Still, according to public records, Eastdil has tapped a wide array of lenders other than Wells Fargo on its deals, including insurance companies such as New York Life and private equity firms like TPG Capital.
Meanwhile, Meridian’s top deal was RXR Realty’s $785 million loan secured by 230 Park Avenue.
But the firm also did several large multifamily portfolio loans, including a $592 million loan for Blackstone, which was used to buy a large group of apartment buildings formerly known as the Caiola portfolio. That loan was issued by Annaly Capital Management.
Several new firms debuted on this year’s ranking as well. They included the Great Neck, Long Island-based GCP Capital Group and the Midtown-based RM Capital Management.
GCP Capital — founded by Paul Greenbaum, Matthew Classi and Alan Perlmutter —completed 10 deals totaling $734 million in loans with a focus on multifamily assets.
The firm’s largest deal last year was the $121 million refinancing of several Stellar Management apartment buildings. RM Capital — headed by Marc Sznajderman and Romano Tio — placed one large loan last year totaling $115 million from Deutsche Bank for Savanna and the Silvermintz family’s commercial development project at 540 West 26th Street in Chelsea.

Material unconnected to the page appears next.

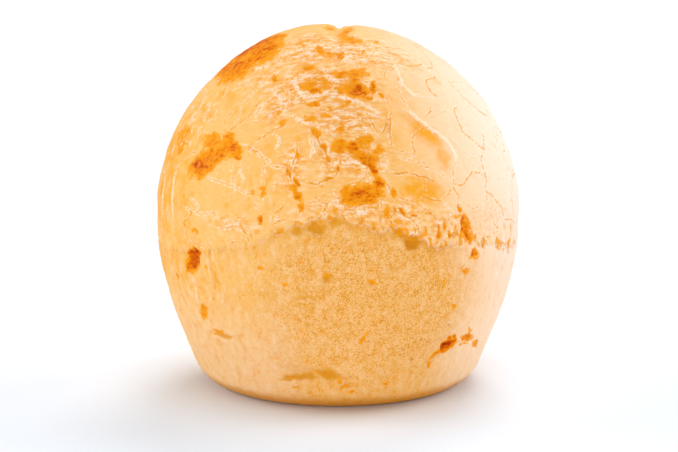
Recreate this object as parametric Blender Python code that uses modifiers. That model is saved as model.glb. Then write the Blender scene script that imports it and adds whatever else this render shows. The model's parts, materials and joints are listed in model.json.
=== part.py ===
"""A baked cheese ball: one solid, turned up from a flat foot and then pushed uneven by its own rise.

Metres, +Z up. The ball stands on the plane z = 0 with its foot centred on the Z axis, and its
fuller, more cracked side faces -Y.
"""

import math

import bmesh
import bpy
from mathutils import Matrix, Vector

MM = 0.001

# Driving sizes of the turned form
WIDTH = 60 * MM                    # across the fullest level
HEIGHT = 59.5 * MM                 # foot to the top of the crown
FULLEST_HEIGHT = 27 * MM           # level at which the ball is widest
FOOT_RADIUS = 18.8 * MM            # flat patch that stood on the baking tray
FOOT_ROUNDING = 5.0 * MM           # turn from the flat patch into the wall
WALL_TAPER = math.radians(24)      # lean of the wall where it leaves the foot

# How finely the form is faceted
FOOT_RINGS = 3
ROUNDING_RINGS = 4
WALL_RINGS = 13
CROWN_RINGS = 22
STEPS_ROUND = 108

# The upper skin is a leathery sheet that tore as the dough rose. It stands proud of the crumb below.
SKIN_STEP = 0.4 * MM               # how far the torn edge stands out
TEAR_HEIGHT = 30 * MM              # mean level of the torn edge
FRONT_TEAR_RISE = 2.4 * MM         # the edge climbs this much at the front, and drops at the back
TEAR_WAVE = 0.8 * MM               # smaller wandering of the edge
TEAR_WAVES_ROUND = (5, 8)          # two waves added together, in turns round the ball
TEAR_SOFTNESS = 1.6 * MM           # height over which the step fades out below the edge

# The crown opened along one line, from the front to the back
SPLIT_WIDTH = 3 * MM
SPLIT_DEPTH = 0.8 * MM
SPLIT_LENGTH = 26 * MM
SPLIT_LEVEL = 51 * MM              # the split fades out below this height
SPLIT_WANDER = 0.7 * MM            # how far the line strays to either side

# Broad swellings and hollows: compass angle (0 is +X, -90 is the front), height, reach, rise
SWELLINGS = (
    (-160, 44 * MM, 14 * MM, 0.5 * MM),    # full left shoulder
    (-10, 46 * MM, 14 * MM, 0.3 * MM),     # full right shoulder
    (-170, 58 * MM, 10 * MM, 0.4 * MM),    # left lobe of the crown
    (15, 22 * MM, 12 * MM, 0.4 * MM),
    (95, 40 * MM, 16 * MM, 0.5 * MM),
    (150, 24 * MM, 11 * MM, -0.5 * MM),
    (60, 16 * MM, 10 * MM, -0.4 * MM),
    (-95, 15 * MM, 12 * MM, -0.3 * MM),
)

# Dents and burst bubbles: compass angle, height, width, tallness, lean in degrees, depth
DENTS = (
    (-104, 6.0 * MM, 8 * MM, 5 * MM, 0, 0.8 * MM),      # double arch just above the foot
    (-89, 5.0 * MM, 7 * MM, 4 * MM, 0, 0.6 * MM),
    (-50, 10.4 * MM, 9 * MM, 4.4 * MM, 40, 1.0 * MM),   # slanting gash
    (-142, 24.5 * MM, 5 * MM, 7 * MM, 10, 0.9 * MM),    # brown pit on the left
    (-97, 31.5 * MM, 7 * MM, 5 * MM, 0, 0.9 * MM),      # bubbles that burst under the torn skin
    (-65, 28.8 * MM, 6 * MM, 5 * MM, 0, 0.9 * MM),
    (-45, 30.5 * MM, 4.4 * MM, 8 * MM, 0, 0.8 * MM),
    (55, 27 * MM, 7 * MM, 5 * MM, 0, 0.9 * MM),
    (128, 13 * MM, 8 * MM, 5 * MM, -30, 0.9 * MM),
    (20, 8 * MM, 9 * MM, 5 * MM, 10, 0.8 * MM),
)

CRUST_COLOUR = (0.86, 0.50, 0.17, 1.0)
CRUST_ROUGHNESS = 0.55


def clear_scene():
    for item in list(bpy.data.objects):
        bpy.data.objects.remove(item, do_unlink=True)


def foot_points():
    """Flat patch, from the wall side in to the axis, as (radius, height)."""
    return [(FOOT_RADIUS * (1 - i / FOOT_RINGS), 0.0) for i in range(1, FOOT_RINGS + 1)]


def rounding_points():
    """Arc from the wall down to the flat patch."""
    sweep = math.pi / 2 - WALL_TAPER
    points = []
    for i in range(ROUNDING_RINGS + 1):
        turn = sweep * (1 - i / ROUNDING_RINGS)
        radius = FOOT_RADIUS + FOOT_ROUNDING * math.sin(turn)
        points.append((radius, FOOT_ROUNDING * (1 - math.cos(turn))))
    return points


def wall_points():
    """Wall from the fullest level down to the rounding: it leaves upright and ends at the taper."""
    foot_end_radius, foot_end_height = rounding_points()[0]
    fall = FULLEST_HEIGHT - foot_end_height
    lean = fall * math.tan(WALL_TAPER)
    points = []
    for i in range(WALL_RINGS):
        t = i / WALL_RINGS
        full = 2 * t**3 - 3 * t**2 + 1
        tapered = t**3 - t**2
        radius = full * WIDTH / 2 + (1 - full) * foot_end_radius - tapered * lean
        points.append((radius, FULLEST_HEIGHT - fall * t))
    return points


def crown_points():
    """Quarter ellipse from the top down to just above the fullest level."""
    rise = HEIGHT - FULLEST_HEIGHT
    points = []
    for i in range(CROWN_RINGS):
        turn = math.pi / 2 * i / CROWN_RINGS
        points.append((WIDTH / 2 * math.sin(turn), FULLEST_HEIGHT + rise * math.cos(turn)))
    return points


def turned_ball():
    """The even form: a profile drawn down the +X side and turned about Z by a Screw modifier."""
    profile = crown_points() + wall_points() + rounding_points() + foot_points()
    mesh = bpy.data.meshes.new("cheese_ball_profile")
    edges = [(i, i + 1) for i in range(len(profile) - 1)]
    mesh.from_pydata([(radius, 0, height) for radius, height in profile], edges, [])
    ball = bpy.data.objects.new("cheese_ball", mesh)
    bpy.context.scene.collection.objects.link(ball)
    screw = ball.modifiers.new("Turn", "SCREW")
    screw.steps = STEPS_ROUND
    screw.render_steps = STEPS_ROUND
    screw.use_merge_vertices = True
    screw.merge_threshold = 0.01 * MM
    turned = bpy.data.meshes.new_from_object(ball.evaluated_get(bpy.context.evaluated_depsgraph_get()))
    ball.modifiers.clear()
    ball.data = turned
    bpy.data.meshes.remove(mesh)
    turned.name = "cheese_ball"
    return ball


def fade(distance, reach):
    """1 at the middle, falling smoothly to 0 at the reach."""
    t = min(abs(distance) / reach, 1.0)
    return (1 - t * t) ** 2


def place_on_ball(angle, height):
    """Point of the even form at a compass angle in degrees and a height."""
    profile = crown_points() + wall_points() + rounding_points()
    radius = min(profile, key=lambda point: abs(point[1] - height))[0]
    turn = math.radians(angle)
    return Vector((radius * math.cos(turn), radius * math.sin(turn), height))


def swelling_at(point):
    """Sum of the broad swellings and hollows at a point."""
    total = 0.0
    for angle, height, reach, rise in SWELLINGS:
        total += rise * fade((point - place_on_ball(angle, height)).length, reach)
    return total


def dent_at(point):
    """Sum of the dents at a point. Each is an oval lying in the plane that touches the ball there."""
    total = 0.0
    for angle, height, width, tallness, lean, depth in DENTS:
        offset = point - place_on_ball(angle, height)
        if offset.length > max(width, tallness):
            continue
        offset.rotate(Matrix.Rotation(math.radians(-90 - angle), 3, "Z"))
        offset.rotate(Matrix.Rotation(math.radians(lean), 3, "Y"))
        across = offset.x / (width / 2)
        along = offset.z / (tallness / 2)
        total += depth * fade(math.hypot(across, along), 1.0)
    return total


def skin_step_at(point):
    """How far the torn skin lifts the surface: full above the tear, and nothing well below it."""
    turn = math.atan2(point.y, point.x)
    wave = sum(math.sin(count * turn + count) for count in TEAR_WAVES_ROUND) / 2
    above = point.z - TEAR_HEIGHT - TEAR_WAVE * wave + FRONT_TEAR_RISE * math.sin(turn)
    return SKIN_STEP * min(max(above / TEAR_SOFTNESS + 1, 0), 1)


def split_at(point):
    """Depth of the split that runs over the crown."""
    if point.z < SPLIT_LEVEL:
        return 0.0
    wander = SPLIT_WANDER * math.sin(point.y / SPLIT_WIDTH)
    over_crown = fade(point.y, SPLIT_LENGTH / 2)
    return SPLIT_DEPTH * over_crown * fade(point.x - wander, SPLIT_WIDTH)


def push_uneven(ball):
    """Moves each point in or out along its normal. The flat patch of the foot stays where it is."""
    shape = bmesh.new()
    shape.from_mesh(ball.data)
    bmesh.ops.recalc_face_normals(shape, faces=shape.faces)
    shape.normal_update()
    for vert in shape.verts:
        lifted = min(vert.co.z / FOOT_ROUNDING, 1.0)
        push = swelling_at(vert.co) + skin_step_at(vert.co) - dent_at(vert.co) - split_at(vert.co)
        vert.co += vert.normal * push * lifted
    shape.to_mesh(ball.data)
    shape.free()


def centre_over_foot(ball):
    """Centres the ball's box on the Z axis and stands it on z = 0."""
    corners = [vert.co.copy() for vert in ball.data.vertices]
    middle = [(min(c[i] for c in corners) + max(c[i] for c in corners)) / 2 for i in (0, 1)]
    lowest = min(c.z for c in corners)
    ball.data.transform(Matrix.Translation((-middle[0], -middle[1], -lowest)))


def crust_material():
    material = bpy.data.materials.new("baked_cheese_crust")
    material.use_nodes = True
    shader = material.node_tree.nodes["Principled BSDF"]
    shader.inputs["Base Color"].default_value = CRUST_COLOUR
    shader.inputs["Roughness"].default_value = CRUST_ROUGHNESS
    shader.inputs["Metallic"].default_value = 0.0
    return material


def main():
    clear_scene()
    ball = turned_ball()
    push_uneven(ball)
    centre_over_foot(ball)
    ball.data.materials.clear()
    ball.data.materials.append(crust_material())
    ball.data.shade_smooth()
    collection = bpy.data.collections.new("pao_de_queijo")
    bpy.context.scene.collection.children.link(collection)
    bpy.context.scene.collection.objects.unlink(ball)
    collection.objects.link(ball)


main()
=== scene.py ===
import json
import math
import random

import bpy
import numpy as np
from mathutils import Matrix, Vector, noise
from mathutils.bvhtree import BVHTree

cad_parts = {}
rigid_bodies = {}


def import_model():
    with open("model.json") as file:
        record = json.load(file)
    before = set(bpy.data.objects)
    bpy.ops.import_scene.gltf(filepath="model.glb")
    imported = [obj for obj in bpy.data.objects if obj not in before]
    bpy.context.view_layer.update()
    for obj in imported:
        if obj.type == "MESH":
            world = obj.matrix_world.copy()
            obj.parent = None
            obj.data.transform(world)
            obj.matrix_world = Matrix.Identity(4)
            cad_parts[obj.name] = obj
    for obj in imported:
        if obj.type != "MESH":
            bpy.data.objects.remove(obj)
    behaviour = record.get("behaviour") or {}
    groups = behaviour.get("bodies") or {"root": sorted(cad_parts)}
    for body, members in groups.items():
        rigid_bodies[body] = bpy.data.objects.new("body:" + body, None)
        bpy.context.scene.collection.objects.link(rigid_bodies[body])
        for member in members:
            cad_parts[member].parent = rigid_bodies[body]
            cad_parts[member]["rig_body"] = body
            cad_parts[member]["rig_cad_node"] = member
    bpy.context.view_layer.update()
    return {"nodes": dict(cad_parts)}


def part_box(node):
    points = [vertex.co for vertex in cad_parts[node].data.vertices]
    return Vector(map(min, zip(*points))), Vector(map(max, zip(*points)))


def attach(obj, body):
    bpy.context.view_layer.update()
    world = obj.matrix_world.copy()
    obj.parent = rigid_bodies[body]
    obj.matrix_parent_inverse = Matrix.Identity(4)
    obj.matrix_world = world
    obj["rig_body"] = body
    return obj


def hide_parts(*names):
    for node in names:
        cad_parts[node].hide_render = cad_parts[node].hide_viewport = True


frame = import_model()
bpy.ops.object.select_all(action="DESELECT")

mm = 0.001
boxLow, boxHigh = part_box("cheese_ball")
ballWidth = boxHigh.x - boxLow.x
ballHeight = boxHigh.z


def toLinear(hexColour):
    parts = [int(hexColour[i:i + 2], 16) / 255 for i in (0, 2, 4)]
    return [c / 12.92 if c <= 0.04045 else ((c + 0.055) / 1.055) ** 2.4 for c in parts] + [1.0]


def addNode(tree, kind, inputs=None, **settings):
    # a kind without Node in it is a ShaderNode's; an input is a value, a node's first output or a socket
    node = tree.nodes.new(kind if "Node" in kind else "ShaderNode" + kind)
    for name, value in settings.items():
        setattr(node, name, value)
    for place, value in (inputs or {}).items():
        if isinstance(value, bpy.types.Node):
            value = value.outputs[0]
        if isinstance(value, bpy.types.NodeSocket):
            tree.links.new(value, node.inputs[place])
        else:
            node.inputs[place].default_value = value
    return node


def between(tree, value, low, high, most=1.0, least=0.0, bend="SMOOTHSTEP"):
    # least at low and most at high, whichever of the two is the greater, and no further beyond them
    return addNode(tree, "MapRange", {"Value": value, 1: low, 2: high, 3: least, 4: most},
                   interpolation_type=bend)


def evenly(tree, value, least, most, low=0.0, high=1.0):
    return between(tree, value, low, high, most, least, "LINEAR")


def times(tree, first, second, held=True):
    # a held product stays between 0 and 1
    return addNode(tree, "Math", {0: first, 1: second}, operation="MULTIPLY", use_clamp=held)


def addUp(tree, parts):
    total = parts[0]
    for part in parts[1:]:
        total = addNode(tree, "Math", {0: total, 1: part})
    return total


def stretched(tree, place, shares):
    # the pattern drawn over this place is longer along an axis whose share is small
    return addNode(tree, "VectorMath", {0: place, 1: shares}, operation="MULTIPLY")


def grainOf(tree, place, size, detail, roughness=0.6, distortion=0.0):
    return addNode(tree, "TexNoise", {"Vector": place, "Scale": 1 / size, "Detail": detail,
                                      "Roughness": roughness, "Distortion": distortion})


def pickOnly(piece):
    bpy.ops.object.select_all(action="DESELECT")
    piece.select_set(True)
    bpy.context.view_layer.objects.active = piece


def applyModifier(piece, kind, **settings):
    pickOnly(piece)
    modifier = piece.modifiers.new(kind, kind)
    for name, value in settings.items():
        setattr(modifier, name, value)
    bpy.ops.object.modifier_apply(modifier=modifier.name)


# The smooth ball: a cube cage pulled onto the CAD solid, then cut into the skin and the crumb under it

wrapping = {
    "middle": 29 * mm,        # height of the wrapping cage's centre
    "cage": 0.52,             # its radius, as a share of the ball's width
    "cuts": (38, 3),          # cuts across each of its six sides, which end about 0.3 mm apart on the ball
    "smoothing": 12,          # passes that take out the CAD facets
    "weld": 0.01 * mm,        # points of the solid this close are one
    "skinLowest": 20 * mm,    # the skin reaches down to here, hidden under the crumb
    "crumbHighest": 36 * mm,  # the crumb reaches up to here, hidden under the skin
    "footLevel": 0.05 * mm,   # the flat foot is filled in at this height
    "footSmooth": 2.5 * mm,   # and the relief comes in from there up to here
}


def smoothForm():
    form = frame["nodes"]["cheese_ball"].copy()
    form.data = form.data.copy()
    form.parent = None
    form.name = "formGuide"
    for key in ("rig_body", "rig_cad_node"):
        del form[key]
    bpy.context.scene.collection.objects.link(form)
    pickOnly(form)
    bpy.ops.object.mode_set(mode="EDIT")
    bpy.ops.mesh.select_all(action="SELECT")
    bpy.ops.mesh.remove_doubles(threshold=wrapping["weld"])
    bpy.ops.mesh.normals_make_consistent(inside=False)
    bpy.ops.object.mode_set(mode="OBJECT")
    return form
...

While more deals do equal more financings, there may be a silver lining for these high-value commercial mortgage brokerages if the market continues to soften a bit — at least that’s the sales pitch that mortgage brokers make.
They argue that in rockier markets mortgage brokers can add value. If, for example, a developer is working with a bank on its own, and that bank decides to stop issuing construction loans, a mortgage broker will be in better position to tap into the market to find other lenders.
Michael Gigliotti, managing director at HFF, said borrowers may not get “what they need” from their existing relationships with lenders when times get tough.
“As things get a little bit choppier, we are seeing phone calls pick up,” he said.